Provide Plenty of Information: The most important aspect of your site is the information you provide. Home buyers want to know what schools are in the area, what shopping is nearby, is it close to the business district, what type of entertainment is in the area, and anything else you can think to tell them about the city or area. They also want to know all about the home – how old is it, how many square feet, how old is the roof, how many bedrooms, how many baths, and on and on… You can never provide too much information for a home buyer. In fact, no matter how much information you provide, they’re always going to want more!
Sellers, too, need to know things like how can they save money on home inspections and what do they have to do about taxes, who’s responsible for fixing the fireplace and who pays the Real Estate fees.
Think about including things like maps of the area, a listing of shopping or attractions with hours of operation, a listing of churches, schools, libraries and other community services. Provide check lists of what to look for when you’re looking for a new home, what to provide if you’re selling a home, tips on how to move across town or out of state, how to transfer prescriptions and school records.

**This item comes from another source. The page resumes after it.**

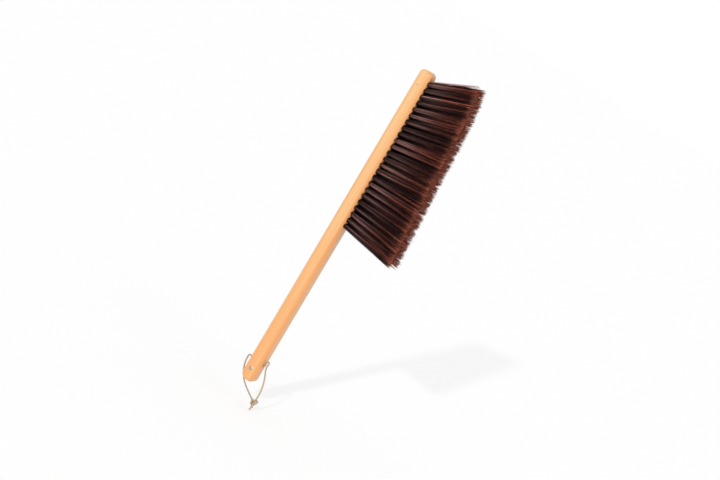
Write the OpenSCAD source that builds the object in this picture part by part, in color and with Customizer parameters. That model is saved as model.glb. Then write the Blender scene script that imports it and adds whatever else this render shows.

The more information you include on your website the more credible and authoritative you’ll appear to potential clients. And each article you include will be one more place for your site on the search indexes. Buyers and sellers will probably still have questions, but they’ll be much more apt to ask YOU those questions, instead of someone else, if they can see that you know what you’re talking about.
Generate a Mailing List: One thing that Real Estate agents did way back before the Internet was to make sure they got every name and address they could and add it to their mailing list. A mailing list is still an important piece of business, but now you need to generate an email mailing list.
If you’re set up your site properly and paid proper attention to SEO, then nearly every person who visits your site is interested in Real Estate in your area for some reason. The problem is, most of those visitors are going to need personal attention from you before they’ll become your client. Very few people make a Real Estate decision online the very first time they see the information. So you’ll need their contact information so you can give them that attention.
The easiest way to get their email address is to offer your visitors something in exchange. Offer them a free download map of the area that shows all the special attractions or offer them a free listing of houses that have been reduced in price. Offer them something valuable, that they won’t anywhere else, and you’ll have them signing up for your email right away. Everyone wants something for free.
Once you have that email address, don’t be afraid to use it. Send potential buyers your newest listings and let potential sellers know you have buyers looking for properties. If you’ve set up a nice site with lots of information, the you have everything you need to make money buying and selling Real Estate online, and you can make a very good living at it, too.